Demography. Population figures for the different groups are another area of disagreement. Romanian statistics gave the country's population, as of 31 December 1988, as 23,112,000; of this, the counties of Transylvania comprised 35 percent, distributed in 16 of Romania's 39 counties. Official statistics showing Romania's ethnic groups by county or region have not been published for many years. Even the national percentages for each group (not published since 1977) are disputed, Hungarians claiming that the official statistics understate the numbers of Hungarians in Romania. Since it: is therefore impossible to say exactly what proportions each nationality represents of the Transylvanian population, only estimates are available. In 1977, official figures gave the national population as 89.1 percent Romanian, 7.7 percent Hungarian, 1.5 percent German, and .2 percent Serbian (down from 1966 percentages of 85.7 percent, 9.1 percent, 2.2 percent, and .3 percent). Given that most Hungarians, Germans, and Serbs in Romania lived in Transylvania, the approximate proportions for Transylvania's nationalities as of 1977 were: slightly more than 70 percent for Romanians, about 22 percent for Hungarians, about 4.3 percent for Germans, and about .6 percent for Serbs. Extensive emigration of Germans during the late 1970s and 1980s reduced their numbers from the roughly 325,000 of the 1977 census; informal estimates as of 1990 put them at 200,000 to 250,000. The figure often used for Hungarians as of 1990 was about 2,000,000 (some Hungarian sources put the number as high as 2,500,000). Until accurate statistics are collected and published, it is probably safest to speak of Hungarians as constituting about 8 percent of the population of Romania and about one-fourth of Transylvania. Gypsies were generally underenumerated and often did not declare Gypsy identity, making it impossible to state the size of this minority. While these population figures may seem vague, figures offering greater precision are probably motivated by one or another group's bias and cannot be accepted with confidence.
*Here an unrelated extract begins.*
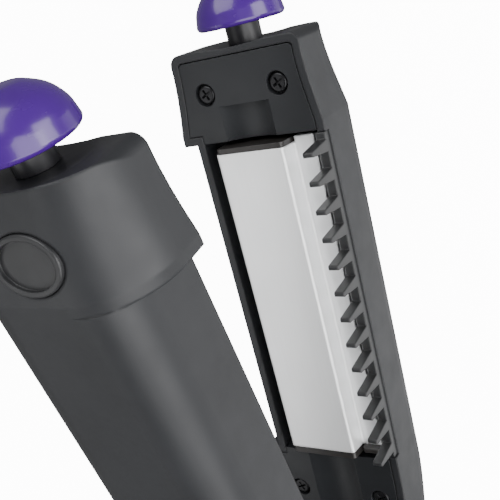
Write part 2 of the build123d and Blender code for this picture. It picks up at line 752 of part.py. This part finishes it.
save("lower_shell", LOWER * lower_shell())
save("upper_shell", UPPER * upper_shell())
save("lower_handle_cover", LOWER * handle_cover(True))
save("upper_handle_cover", UPPER * handle_cover(False))
save("lower_lead_wires", LOWER * lead_wires(99.5, -14.8))
save("upper_lead_wires", UPPER * lead_wires(20.0, -14.0))
save("upper_badge", UPPER * badge())
save("hinge_pin", LOWER * hinge_pin())
save("hinge_cap_left", LOWER * hinge_cap(-1))
save("hinge_cap_right", LOWER * hinge_cap(1))
save("hinge_washers", LOWER * hinge_washers())
save("hinge_spring", LOWER * hinge_spring())
save("rear_cap", LOWER * rear_cap())
save("rear_cap_screws", LOWER * screw_set([(-9.5, -15.2), (9.5, -15.2)]))
save("circuit_board", LOWER * circuit_board())
save("dial_pot", LOWER * dial_pot())
save("dial", LOWER * dial())
save("switch_body", LOWER * switch_body())
save("switch_slider", LOWER * switch_slider())
save("led_lens", LOWER * led_lens())
save("cord_swivel", LOWER * cord_swivel())
save("swivel_clip", LOWER * swivel_clip())
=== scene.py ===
import bpy
import json
import math
from mathutils import Matrix, Vector


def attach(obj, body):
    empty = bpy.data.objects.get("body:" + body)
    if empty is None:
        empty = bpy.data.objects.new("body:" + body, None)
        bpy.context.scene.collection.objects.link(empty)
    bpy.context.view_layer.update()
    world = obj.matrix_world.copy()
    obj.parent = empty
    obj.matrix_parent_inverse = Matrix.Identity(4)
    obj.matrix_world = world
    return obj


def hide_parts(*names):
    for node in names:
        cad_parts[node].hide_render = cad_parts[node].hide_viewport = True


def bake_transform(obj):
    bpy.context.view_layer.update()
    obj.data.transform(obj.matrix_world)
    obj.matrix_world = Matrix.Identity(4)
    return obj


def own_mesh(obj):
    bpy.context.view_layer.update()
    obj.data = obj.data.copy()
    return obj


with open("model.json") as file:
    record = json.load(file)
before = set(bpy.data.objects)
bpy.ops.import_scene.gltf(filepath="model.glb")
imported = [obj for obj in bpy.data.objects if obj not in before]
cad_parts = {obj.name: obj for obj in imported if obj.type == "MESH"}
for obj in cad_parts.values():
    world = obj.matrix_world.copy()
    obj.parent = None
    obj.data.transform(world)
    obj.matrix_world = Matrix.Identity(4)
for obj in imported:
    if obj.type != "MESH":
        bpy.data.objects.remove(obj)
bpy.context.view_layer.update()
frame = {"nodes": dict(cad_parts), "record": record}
nodes = frame["nodes"]

SHARP_ANGLE = math.radians(28)      # edges sharper than this stay crisp in smooth shading
OPEN = math.radians(12.0)           # angle between the arms at rest
AXIS_HEIGHT = 0.026                 # height of the hinge axis above the ground
STUDIO_MIDDLE = Vector((0, 0.2, 0.03))


# ---------------------------------------------------------------- materials
def new_material(name):
    mat = bpy.data.materials.new(name)
    mat.use_nodes = True
    tree = mat.node_tree
    return mat, tree, tree.nodes["Principled BSDF"]


def coordinates(tree, scale=(1, 1, 1)):
    coords = tree.nodes.new("ShaderNodeTexCoord")
    mapping = tree.nodes.new("ShaderNodeMapping")
    mapping.inputs["Scale"].default_value = scale
    tree.links.new(coords.outputs["Object"], mapping.inputs["Vector"])
    return mapping.outputs["Vector"]


def noise(tree, vector, scale, detail=3.0, rough=0.5):
    node = tree.nodes.new("ShaderNodeTexNoise")
    node.inputs["Scale"].default_value = scale
    node.inputs["Detail"].default_value = detail
    node.inputs["Roughness"].default_value = rough
    tree.links.new(vector, node.inputs["Vector"])
    return node.outputs["Fac"]


def remap(tree, value, low, high, out_low, out_high):
    node = tree.nodes.new("ShaderNodeMapRange")
    node.inputs["From Min"].default_value = low
    node.inputs["From Max"].default_value = high
    node.inputs["To Min"].default_value = out_low
    node.inputs["To Max"].default_value = out_high
    tree.links.new(value, node.inputs["Value"])
    return node.outputs["Result"]


def bump(tree, height, strength, distance, under=None):
    node = tree.nodes.new("ShaderNodeBump")
    node.inputs["Strength"].default_value = strength
    node.inputs["Distance"].default_value = distance
    tree.links.new(height, node.inputs["Height"])
    if under is not None:
        tree.links.new(under, node.inputs["Normal"])
    return node.outputs["Normal"]


def soft_edges(tree, radius):
    """Shading normal with every sharp edge slightly rounded."""
    node = tree.nodes.new("ShaderNodeBevel")
    node.samples = 6
    node.inputs["Radius"].default_value = radius
    return node.outputs["Normal"]


def mix_colour(tree, factor, first, second):
    node = tree.nodes.new("ShaderNodeMix")
    node.data_type = "RGBA"
    node.inputs["A"].default_value = (*first, 1)
    node.inputs["B"].default_value = (*second, 1)
    tree.links.new(factor, node.inputs["Factor"])
    return node.outputs["Result"]


def scaled(colour, factor):
    return tuple(min(1.0, c * factor) for c in colour)


def moulded(name, colour, rough, grain=2600.0, specular=0.5, edge=0.00025):
    """Moulded plastic: fine spark grain, faint long waves and uneven gloss."""
    vary, grain_depth, wave_depth = 0.12, 0.00002, 0.00004
    mat, tree, shader = new_material(name)
    vector = coordinates(tree)
    blotch = remap(tree, noise(tree, vector, 45.0, 4.0), 0.3, 0.7, 0, 1)
    tree.links.new(mix_colour(tree, blotch, scaled(colour, 1 - vary), scaled(colour, 1 + vary)),
                   shader.inputs["Base Color"])
    gloss = noise(tree, vector, 160.0)
    tree.links.new(remap(tree, gloss, 0.25, 0.75, rough - 0.05, rough + 0.05),
                   shader.inputs["Roughness"])
    fine = bump(tree, noise(tree, vector, grain, 2.0), 0.35, grain_depth, soft_edges(tree, edge))
    tree.links.new(bump(tree, noise(tree, vector, 70.0, 2.0), 0.3, wave_depth, fine),
                   shader.inputs["Normal"])
    shader.inputs["Specular IOR Level"].default_value = specular
    return mat


def brushed(name, colour, rough, along, depth=0.000006, metallic=1.0, edge=0.0002):
    """Metal with fine lines along one axis of the row frame."""
    across_scale, along_scale, vary = 900.0, 14.0, 0.04
    mat, tree, shader = new_material(name)
    stretch = [across_scale] * 3
    stretch[along] = along_scale
    lines = noise(tree, coordinates(tree, tuple(stretch)), 3.0, 5.0, 0.6)
    tree.links.new(mix_colour(tree, remap(tree, lines, 0.3, 0.7, 0, 1), scaled(colour, 1 - vary), colour),
                   shader.inputs["Base Color"])
    cloud = noise(tree, coordinates(tree), 90.0)
    tree.links.new(remap(tree, cloud, 0.3, 0.7, rough - 0.04, rough + 0.04), shader.inputs["Roughness"])
    tree.links.new(bump(tree, lines, 0.4, depth, soft_edges(tree, edge)), shader.inputs["Normal"])
    shader.inputs["Metallic"].default_value = metallic
    return mat


def glossy(name, colour, rough, coat=0.6):
    """Polished plastic with slight moulding ripple."""
    ripple_depth = 0.00006
    mat, tree, shader = new_material(name)
    vector = coordinates(tree)
    depth = remap(tree, noise(tree, vector, 30.0, 2.0), 0.3, 0.7, 0, 1)
    tree.links.new(mix_colour(tree, depth, scaled(colour, 0.85), colour), shader.inputs["Base Color"])
    gloss = noise(tree, vector, 220.0)
    tree.links.new(remap(tree, gloss, 0.3, 0.7, rough - 0.03, rough + 0.05), shader.inputs["Roughness"])
    tree.links.new(bump(tree, noise(tree, vector, 110.0, 2.0), 0.15, ripple_depth),
                   shader.inputs["Normal"])
    shader.inputs["Coat Weight"].default_value = coat
    shader.inputs["Coat Roughness"].default_value = 0.08
    return mat


MATERIALS = {
    "shell": moulded("shell_satin", (0.0160, 0.0169, 0.0192), 0.48, specular=0.46, edge=0.0009),
    "comb": moulded("comb_satin", (0.025, 0.0257, 0.027), 0.38, edge=0.0007),
    "cover": moulded("cover_matte", (0.017, 0.018, 0.020), 0.34, grain=1900.0, specular=0.30),
    "stem": moulded("stem_black", (0.012, 0.012, 0.014), 0.35),
    "holder": moulded("holder_resin", (0.020, 0.018, 0.017), 0.36, grain=1500.0),
    "knob": glossy("knob_purple", (0.050, 0.0065, 0.175), 0.24, coat=0.25),
    "badge": moulded("badge_satin", (0.019, 0.0195, 0.021), 0.42, edge=0.0004),
    "insulator": moulded("insulator_black", (0.006, 0.006, 0.007), 0.7),
    "plate": brushed("plate_aluminium", (0.95, 0.958, 0.965), 0.36, 1,
                     depth=0.000009, metallic=0.45, edge=0.0008),
    "ceramic": moulded("heater_ceramic", (0.72, 0.69, 0.62), 0.6),
    "black_steel": brushed("screw_black", (0.02, 0.02, 0.022), 0.28, 0, metallic=0.6),
    "bright_steel": brushed("steel_bright", (0.62, 0.62, 0.64), 0.25, 0),
    "brass": brushed("brass_plain", (0.72, 0.55, 0.25), 0.3, 0),
    "wire": moulded("wire_silicone", (0.20, 0.035, 0.02), 0.5),
    "board": moulded("board_green", (0.02, 0.13, 0.06), 0.4),
    "board_part": moulded("board_part_grey", (0.05, 0.05, 0.06), 0.45),
    "lens": glossy("lens_red", (0.55, 0.06, 0.04), 0.12),
    "sleeve": moulded("sleeve_rubber", (0.025, 0.025, 0.027), 0.6),
}

slot_of = {row["node"]: row["material_slot"] for row in frame["record"]["subparts"]}
for name, obj in nodes.items():
    obj.data.materials.clear()
    obj.data.materials.append(MATERIALS[slot_of[name]])
    for polygon in obj.data.polygons:
        polygon.use_smooth = True
    obj.data.set_sharp_from_angle(angle=SHARP_ANGLE)


# ---------------------------------------------------------------- springs and leads shown as separate copies
def lower_point(x, y, z):
    """Row-frame place of a point given in the lower arm's own frame."""
    return (x, y, AXIS_HEIGHT + z)


def upper_point(x, y, z):
    """Row-frame place of a point given in the upper arm's own frame."""
    return (-x,
            y * math.cos(OPEN) + z * math.sin(OPEN),
            AXIS_HEIGHT + y * math.sin(OPEN) - z * math.cos(OPEN))


def flexible(name):
    """Copy of a CAD piece; it is shown instead of the CAD piece."""
    bpy.context.view_layer.update()
    piece = bpy.data.objects.new(name + "_flexible", nodes[name].data.copy())
    piece.matrix_world = nodes[name].matrix_world
    bpy.context.scene.collection.objects.link(piece)
    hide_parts(name)
    return piece


for arm, place, push in (("lower", lower_point, (0, 0, 1)),
                         ("upper", upper_point, (0, -math.sin(OPEN), math.cos(OPEN)))):
    springs = flexible(arm + "_plate_springs")
    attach(springs, arm + "_arm")
    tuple(place(0, 0.158, -0.02055))
    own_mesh(springs)
    leads = flexible(arm + "_lead_wires")
    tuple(place(0, 0.128, -0.01))
    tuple(place(0, 0.1475, -0.01))
    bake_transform(leads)

torsion = flexible("hinge_spring")
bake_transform(torsion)


# ---------------------------------------------------------------- floor, light and camera
def floor_material():
    """Even white ground that glows, so that it stays white without lighting the object."""
    mat, tree, shader = new_material("floor_white")
    tone = mix_colour(tree, noise(tree, coordinates(tree), 6.0, 2.0), (0.93, 0.93, 0.93), (0.96, 0.96, 0.96))
    tree.links.new(tone, shader.inputs["Base Color"])
    shader.inputs["Roughness"].default_value = 0.9
    shader.inputs["Specular IOR Level"].default_value = 0.1
    shader.inputs["Emission Color"].default_value = (1, 1, 1, 1)
    shader.inputs["Emission Strength"].default_value = 12.0
    return mat


def plain_floor():
    """Round white floor that curves up into a wall far from the object."""
    steps = 48
    profile = [(2.5, 0.0), (3.3, 0.1), (3.8, 0.4), (4.0, 1.0), (4.0, 4.0)]
    points = [(0, 0, 0)]
    for radius, height in profile:
        for i in range(steps):
            turn = 2 * math.pi * i / steps
            points.append((radius * math.cos(turn), radius * math.sin(turn), height))
    faces = []
    for i in range(steps):
        j = (i + 1) % steps
        faces.append((0, 1 + i, 1 + j))
        for ring in range(len(profile) - 1):
            base = 1 + ring * steps
            faces.append((base + i, base + j, base + steps + j, base + steps + i))
    mesh = bpy.data.meshes.new("floor")
    mesh.from_pydata(points, [], [face[::-1] for face in faces])
    mesh.materials.append(floor_material())
    floor = bpy.data.objects.new("floor", mesh)
    bpy.context.scene.collection.objects.link(floor)
    floor.visible_diffuse = False
    floor.visible_glossy = False
    floor.visible_transmission = False
    floor.visible_shadow = False


def area_light(name, place, size, power):
    """Square light that faces the middle of the object."""
    data = bpy.data.lights.new(name, "AREA")
    data.energy = power
    data.size = size
    light = bpy.data.objects.new(name, data)
    light.location = place
    light.rotation_euler = (STUDIO_MIDDLE - place).to_track_quat("-Z", "Y").to_euler()
    bpy.context.scene.collection.objects.link(light)


def studio():
    world = bpy.data.worlds.new("studio")
    bpy.context.scene.world = world
    world.use_nodes = True
    back = world.node_tree.nodes["Background"]
    back.inputs["Color"].default_value = (1.0, 1.0, 1.0, 1)
    back.inputs["Strength"].default_value = 0.27
    for name, way, reach, size, power in (
            ("side_key", (0.77, -0.31, 0.55), 1.1, 1.3, 22.0),
            ("low_side", (0.9, 0.25, 0.05), 1.1, 0.7, 9.0),
            ("bounce", (0.62, -0.3, -0.7), 1.0, 1.2, 5.0),
            ("far_top", (-0.2, 0.8, 0.6), 1.1, 0.9, 10.0),
            ("sheen", (-0.55, -0.31, 0.77), 1.2, 0.75, 2.6)):
        area_light(name, STUDIO_MIDDLE + Vector(way).normalized() * reach, size, power)


def camera():
    data = bpy.data.cameras.new("camera")
    data.sensor_width = 36.0
    data.lens = 55.3
    data.clip_start = 0.01
    cam = bpy.data.objects.new("camera", data)
    bpy.context.scene.collection.objects.link(cam)
    right = Vector((0.8325, -0.2399, -0.4993))
    down = Vector((-0.0298, -0.9194, 0.3921))
    forward = Vector((-0.5532, -0.3116, -0.7726))
    turn = Matrix((right, -down, -forward)).transposed().to_4x4()
    cam.matrix_world = Matrix.Translation((0.1076, 0.2778, 0.1861)) @ turn
    bpy.context.scene.camera = cam


plain_floor()
studio()
camera()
The Hungarian and German minorities are concentrated in different parts of Transylvania. Hungarians are most Numerous in the eastern counties of Harghita and Covasna, the north-central city of Cluj (Hungarian: Kolozsvar), the surrounding Cluj and Mureş counties, and the western portions of the counties of Satu Mareş Arad, Bihor, and Timiş (all bordering on Hungary). Germans are concentrated in southern Transylvania, particularly the cities of Brassov (German: Kronstadt) and Sibiu (German: Hermannstadt) and their environs. Serbs are found largely in the city of Timişoara and the counties of Timiş and Caraş-Severin, which border on Serbia. Romanians and Gypsies are found in all parts of the region, somewhat less numerous in the two eastern counties (Harghita and Covasna) where Hungarians have their highest densities.
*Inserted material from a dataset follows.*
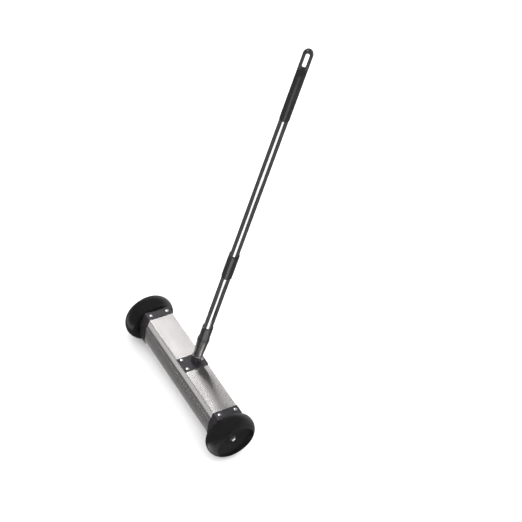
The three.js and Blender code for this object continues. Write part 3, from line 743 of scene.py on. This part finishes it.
AXLE_BORE = 4.15
AXLE_RADIUS = 4
AXLE_HEAD = {"height": 3.2, "rim": 1.3}
AXLE_RECESS = {"half_length": 2.9, "half_width": 0.65, "depth": 2, "turn": math.radians(20)}


def build_axle_bolt(hand, side):
    """Shoulder bolt with a cross recess in its domed head."""
    node = "axle_bolt_" + hand
    place = wheel_frame(side)
    low, high = span(node, place)
    head_low = high.z - AXLE_HEAD["height"]
    bolt = rounded([
        (0, low.z),
        (AXLE_RADIUS, low.z, 0.6),
        (AXLE_RADIUS, head_low, 0.2),
        (high.y, head_low, 0.4),
        (high.y, head_low + AXLE_HEAD["rim"], 0.8),
        (high.y * 0.72, high.z - 0.4, 3),
        (0, high.z),
    ], closed=False)
    length, width, depth = (AXLE_RECESS[size] for size in ("half_length", "half_width", "depth"))
    slots = [
        prism(rectangle(-length, length, -width, width, 0.3), high.z - depth, high.z + depth,
              Matrix.Rotation(AXLE_RECESS["turn"] + quarter * math.pi / 2, 4, "Z"))
        for quarter in range(2)
    ]
    piece(node, combined(lathe(bolt, 64), "DIFFERENCE", *slots), place)


# -------- rivets
RIVET = {"shank": 2.3, "tail": 3.2, "tail_height": 1.6, "head_height": 1.8, "rim": 0.45}
# The hole in the middle of the head, with the mandrel's end in it.
RIVET_HOLE = {"edge": 1.5, "wall": 1.25, "foot": 1.05, "depth": 0.7, "mandrel": 0.95}


def build_rivet(node):
    """Blind rivet: domed head with the broken-off mandrel set in its middle."""
    low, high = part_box(node)
    centre = (low + high) / 2
    place = Matrix.Translation((centre.x, centre.y, 0))
    head = (high.x - low.x) / 2 / MM
    top = high.z / MM
    seat = top - RIVET["head_height"]
    bottom = low.z / MM
    tail_top = bottom + RIVET["tail_height"]
    hole_floor = top - RIVET_HOLE["depth"]
    profile = rounded([
        (0, bottom),
        (RIVET["tail"], bottom, 0.8),
        (RIVET["tail"], tail_top, 0.5),
        (RIVET["shank"], tail_top + 0.3),
        (RIVET["shank"], seat),
        (head, seat, 0.15),
        (head, seat + RIVET["rim"], 0.3),
        (head * 0.72, top - 0.35, 2),
        (RIVET_HOLE["edge"], top, 0.3),
        (RIVET_HOLE["wall"], hole_floor, 0.1),
        (RIVET_HOLE["foot"], hole_floor, 0.1),
        (RIVET_HOLE["mandrel"], top - 0.25, 0.3),
        (0, top - 0.15),
    ], closed=False)
    piece(node, lathe(profile, 48), place)


# -------- handle bracket and pivot
CHANNEL = {"half_width": 9.1, "front": -2.6, "back": 17.3, "height": 21, "wall": 2, "bend": 4, "crown": 6}
PLATE_THICKNESS = 1.6
PIVOT_HOLE = 3.15
PIVOT_BOLT = {"radius": 3, "head_height": 3, "rim": 0.7, "key_radius": 2, "key_depth": 2}
PIVOT_NUT = {"bore": 3.2, "chamfer": 0.7, "chamfer_height": 0.6, "corner_gap": 0.2}
SPACER_BORE = 3.2


def build_bracket():
    """Painted plate with a folded channel standing on it, drilled for the pivot bolt."""
    node = "handle_bracket"
    low, high = span(node, HOUSING_FRAME)
    half = CHANNEL["half_width"]
    wall = CHANNEL["wall"]
    front = CHANNEL["front"]
    back = CHANNEL["back"]
    plate_top = low.z + PLATE_THICKNESS
    top = plate_top + CHANNEL["height"]
    plate = prism(rectangle(low.x, high.x, low.y, high.y, 2.5), low.z, plate_top)
    channel = prism(rounded([
        (half, back),
        (half - wall, back),
        (half - wall, front + wall, CHANNEL["bend"] - wall),
        (wall - half, front + wall, CHANNEL["bend"] - wall),
        (wall - half, back),
        (-half, back),
        (-half, front, CHANNEL["bend"]),
        (half, front, CHANNEL["bend"]),
    ]), plate_top - PLATE_THICKNESS / 2, top)
    side = prism(rounded([
        (front - THROUGH, low.z),
        (back, low.z),
        (back, top, CHANNEL["crown"]),
        (front - THROUGH, top),
    ]), -THROUGH, THROUGH, DEPTH_ALONG_X)
    channel = combined(channel, "INTERSECT", side)
    pivot = PIVOT_FRAME.translation - HOUSING_FRAME.translation
    across = Matrix.Translation(pivot) @ PIVOT_FRAME.to_3x3().to_4x4()
    hole = rod(PIVOT_HOLE, -THROUGH, THROUGH, across)
    mesh = combined(combined(plate, "UNION", channel), "DIFFERENCE", hole)
    piece(node, mesh, HOUSING_FRAME, edge=0.35)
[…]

Linguistic Affiliation. Each of Transylvania's major Ethnic groups is distinguished from the others by both language and religious affiliation. The language of Transylvanian Romanians is Romanian, a Romance language of the Indo-European Family having some elements of Slavic vocabulary and grammar. Although some differences in pronunciation and lexicon exist among them, the speech of Transylvanian Romanians is fully intelligible both among themselves and with Romanians from elsewhere in the country. Hungarian, of the Finno-Ugrian Language Family, is the first language of Transylvanian Hungarians. While it is marked by regionalisms and other features that distinguish it from the language spoken in Hungary, Hungarian-speakers from Transylvania and Hungary have no difficulty in understanding one another. Particularly during the sixteenth and seventeenth centuries, when the heartland of Hungary was occupied by the Ottomans and Transylvania was a quasi-independent principality, many Hungarians came to regard Transylvanian Hungarian as the proper literary form; from this has come their present notion that Transylvanian Hungarian is the "purest" form of this language. Transylvania's Germans are all schooled in High German (Hochdeutsch) and, through it, they communicate freely both with one another and with Germans from Austria, Germany, and Switzerland. Domestically, however, many of them use one of two dialects that are not mutually comprehensible, known as Saxon and Swabian. These were brought into the region in two different waves of migration, one in the twelfth and thirteenth centuries, the other in the eighteenth (see History below). The differences between Saxon and Swabian, together with the tendency for Swabian-speakers to be concentrated in southwestern Transylvania and Saxon-speakers in the southcentral and southeastern zones, meant that up to 1940, speakers of Saxon and Swabian did not often intermarry. Following World War II, the numbers of Germans declined markedly, not just from the emigration of the 1970s and 1980s but also from deportation and exile between 1945 and 1951, which halved Romania's prewar German minority of nearly 700,000. This, together with the increased social and geographical mobility of Germans under Communist-party rule, led to increased Intermarriage between Swabians and Saxons (such couples Usually spoke Hochdeutsch in the home, rather than either dialect).

Of Romania's other groups, Serbs speak the South Slavic language known as Serbo-Croatian, comprehensible to Serbs from Yugoslavia. Gypsies employ both Romani (of the Indo-Iranian Subfamily of Indo-European) and Romanian; many of them also speak Hungarian and/or Serbian, from their circuits across the borders of the three countries. Jews may have as their domestic language Yiddish, Romanian, or Hungarian, the latter two depending in part on which nationality they or their families had oriented to historically; many Transylvanian Jews do not know Yiddish.